Royal Borough of Kingston upon Thames (24 012 104)
The Ombudsman's final decision:
Summary: We will not investigate this complaint about a homelessness application. The Council has provided an acceptable remedy for the injustice its faults caused Mr X. Investigation is unlikely to achieve significantly more.
The complaint
- Mr X complains the Council did not properly deal with his homelessness application. He says this caused avoidable distress for nearly a month as he feared eviction.
The Ombudsman’s role and powers
- The Local Government Act 1974 sets out our powers but also imposes restrictions on what we can investigate. We cannot investigate complaints about the provision or management of social housing by a council acting as a registered social housing provider. (Local Government Act 1974, paragraph 5A schedule 5, as amended)
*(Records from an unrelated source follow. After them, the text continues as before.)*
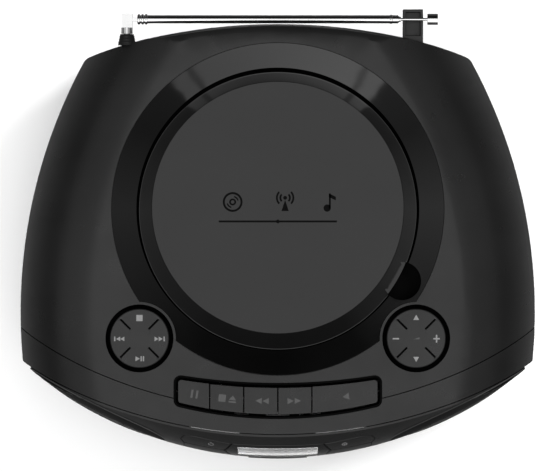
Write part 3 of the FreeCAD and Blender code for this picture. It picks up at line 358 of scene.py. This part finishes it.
def darken_recesses():
    """Pad wells, key bay, key arms, lid gap and finger notch: painted shade on what a narrow gap shows."""
    below = DECK_TOP - RECESS_DEPTH
    darken("top_cover", lambda centre, normal: WELL_LOW_Z < centre.z < below and in_a_well(centre))
    darken("disc_tray", lambda centre, normal: outside_the_tray(centre))
    darken("deck_ring", lambda centre, normal: centre.z < below - 2.5 or normal.z < -0.2)
    darken("lid_ring", lambda centre, normal: on_a_lid_arm(centre))
    darken("key_frame", lambda centre, normal: centre.z < DECK_TOP - 0.4)
    for key in ("key_pause", "key_stop", "key_rewind", "key_forward", "key_play"):
        darken(key, lambda centre, normal: centre.z < below)
    for pad in ("left_pad", "right_pad"):
        darken(pad, lambda centre, normal: centre.z < DECK_TOP - 0.8)
        darken(pad + "_pivot", lambda centre, normal: True)


dress_nodes()
darken_recesses()


# Fine shapes

def new_piece(name, made, finish, body, smooth_angle=30):
    """Turns a finished bmesh into a piece that rides on a body."""
    bmesh.ops.recalc_face_normals(made, faces=made.faces)
    mesh = bpy.data.meshes.new(name)
    made.to_mesh(mesh)
    made.free()
    mesh.materials.append(finish)
    mesh.polygons.foreach_set("use_smooth", [True] * len(mesh.polygons))
    mesh.set_sharp_from_angle(angle=math.radians(smooth_angle))
    item = bpy.data.objects.new(name, mesh)
    bpy.context.scene.collection.objects.link(item)
    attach(item, body)
    return item


def node_surface(*names):
    """The faces of some CAD nodes, ready to be hit by rays."""
    points, faces = [], []
    for name in names:
        mesh = NODES[name].data
        start = len(points)
        points.extend(vertex.co for vertex in mesh.vertices)
        faces.extend(tuple(start + index for index in face.vertices) for face in mesh.polygons)
    return BVHTree.FromPolygons(points, faces)


def plane_at(x, y, z=DECK_TOP, tilt=0.0, turn=0.0):
    """A drawing plane: x across and y up it, its middle at a place in millimetres."""
    place = Matrix.Translation(Vector((x, y, z)) * MM)
    return place @ Matrix.Rotation(math.radians(turn), 4, "Z") @ Matrix.Rotation(math.radians(tilt), 4, "X")


def onto(surface, plane, x, y, lift):
    """The point of a surface under (x, y) of a drawing plane, in millimetres, raised by lift."""
    normal = (plane.to_3x3() @ Vector((0, 0, 1))).normalized()
    start = plane @ Vector((x * MM, y * MM, 0)) + normal * 30 * MM
    hit = surface.ray_cast(start, -normal)[0]
    return hit + normal * lift * MM


def bar(x, y, width, height):
    """A rectangle about (x, y)."""
    across, up = width / 2, height / 2
    corners = [(-across, -up), (across, -up), (across, up), (-across, up)]
    return shifted(corners, x, y)


def triangle(x, y, length, width, heading):
    """A triangle about (x, y) whose tip points along heading, in degrees from +x."""
    corners = [(-length / 2, -width / 2), (length / 2, 0), (-length / 2, width / 2)]
    return shifted(turned_by(corners, heading), x, y)


def turned_by(corners, degrees):
    cosine, sine = math.cos(math.radians(degrees)), math.sin(math.radians(degrees))
    return [(x * cosine - y * sine, x * sine + y * cosine) for x, y in corners]


def shifted(corners, x, y):
    return [(x + corner_x, y + corner_y) for corner_x, corner_y in corners]


def arc_band(x, y, inner, outer, start, end, steps=24):
    """A band between two radii about (x, y), from one angle to another, as a row of quads."""
    quads = []
    for step in range(steps):
        low = math.radians(start + (end - start) * step / steps)
        high = math.radians(start + (end - start) * (step + 1) / steps)
        quads.append([(x + radius * math.cos(angle), y + radius * math.sin(angle))
                      for radius, angle in ((inner, low), (outer, low), (outer, high), (inner, high))])
    return quads


def disc(x, y, radius, steps=28):
    angles = [2 * math.pi * step / steps for step in range(steps)]
    return [(x + radius * math.cos(angle), y + radius * math.sin(angle)) for angle in angles]


def strip(x, y, width, height, steps=12):
    """A long rectangle about (x, y), as a row of quads that can follow a curved wall."""
    bottom, top = y - height / 2, y + height / 2
    quads = []
    for step in range(steps):
        low = x - width / 2 + width * step / steps
        high = x - width / 2 + width * (step + 1) / steps
        quads.append([(low, bottom), (high, bottom), (high, top), (low, top)])
    return quads


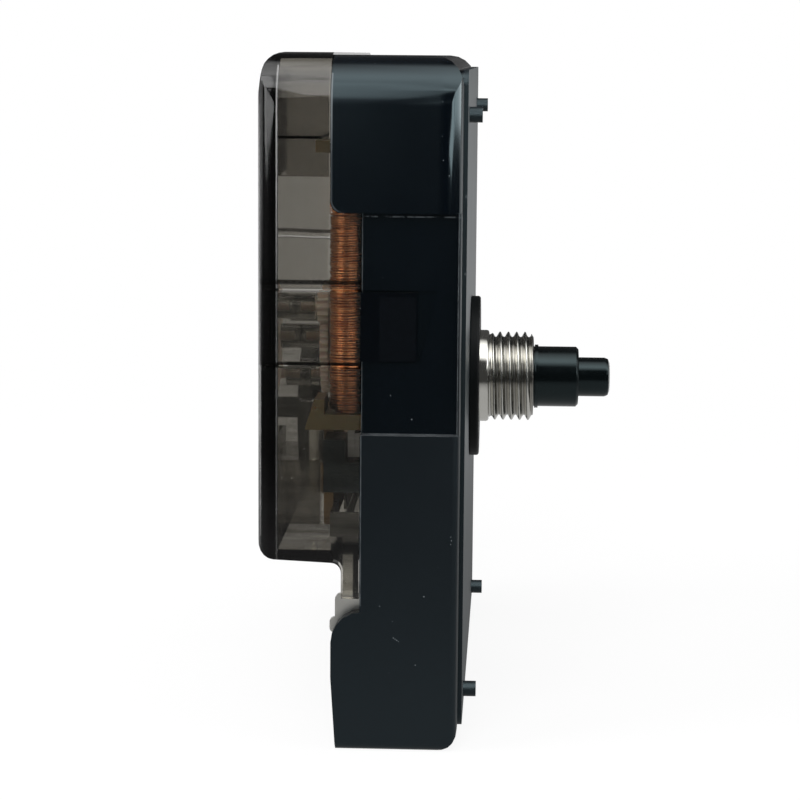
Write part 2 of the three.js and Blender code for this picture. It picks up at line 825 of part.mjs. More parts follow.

- We investigate complaints about ‘maladministration’ and ‘service failure’, which we call ‘fault’. We must also consider whether any fault has had an adverse impact on the person making the complaint, which we call ‘injustice’. We provide a free service but must use public money carefully. We do not start or continue an investigation if we decide we could not add to any previous investigation by the organisation, or further investigation would not lead to a different outcome. (Local Government Act 1974, section 24A(6), as amended, section 34(B))
How I considered this complaint
- I considered information provided by the complainant.
- I considered the Ombudsman’s Assessment Code.
My assessment
- Mr X was a Council tenant. The Council had a warrant to evict him. A bailiff had made an appointment to enforce the eviction. So Mr X expected to lose his home imminently, with no alternative accommodation. Mr X, helped by his legal adviser, sought to apply as homeless. Four weeks later, the Council accepted a legal duty to take reasonable steps to prevent him becoming homeless (“the prevention duty”). On the same day, the Council agreed to suspend the eviction and reached an agreement about the rent arrears. That ended the risk of homelessness and Mr X continued in his tenancy.
- As paragraph 2 explained, the law prevents us considering the Council’s actions in its role as Mr X’s social housing landlord. This decision statement therefore deals with the Council’s actions on its homelessness duties. I understand anyway the complaint is largely about what happened about the Council’s homelessness duties, not its landlord role.
- The Council accepts some fault: broadly, that it delayed acting substantively on Mr X’s homelessness application for four weeks. It said that was because of a shortage of resources. I agree the Council was at fault. If that fault had been avoided, it would still probably have taken some time to resolve matters. Without fault, the Council would likely have accepted the prevention duty around the time Mr X applied. However, it might then have taken a week or two to decide on substantive action and conclude matters. That would likely have involved a result similar to what eventually happened: an agreement about the rent arrears, removing the risk of eviction.
- Even if the Council was at fault on more points than it has recognised, the impact on Mr X would have been broadly the same: several weeks’ avoidable uncertainty, adding to Mr X’s distress at an already stressful time. Facing homelessness and experiencing a delay in getting Council services would be difficult for anyone, but I am mindful Mr X’s literacy difficulties arguably heightened this when dealing with requests to provide information to the Council while fearing imminent eviction.
- The Council apologised and offered Mr X £250. Mr X considers that inadequate. £250 seems broadly in line with what we would recommend for such situations as a symbolic payment to recognise the injustice the Council’s fault caused. We would not seek ‘compensation,’ which is for the courts. So investigation by us is unlikely to achieve significantly more here.
- The Council states it is improving services: recruiting more officers to deal with homelessness enquiries; seeking to improve communications between Council departments; and seeking to improve what it can offer people threatened with homelessness. Investigation by us would be unlikely to recommend significantly more here either.
- Mr X argues the Council wrongly claimed its homelessness department had prevented the eviction by making an arrears payment arrangement. Mr X says it was actually his legal representative who negotiated that. The key point here is that the arrangement was made, and the eviction stopped. In the circumstances, it would be a disproportionate use of resources to investigate the discrepancy in the accounts of how the arrangement came about.
Final decision
- We will not investigate Mr X’s complaint. We cannot consider the Council’s actions in its role as landlord. The Council has provided an acceptable remedy for the injustice its faults caused Mr X. Investigation is unlikely to achieve significantly more.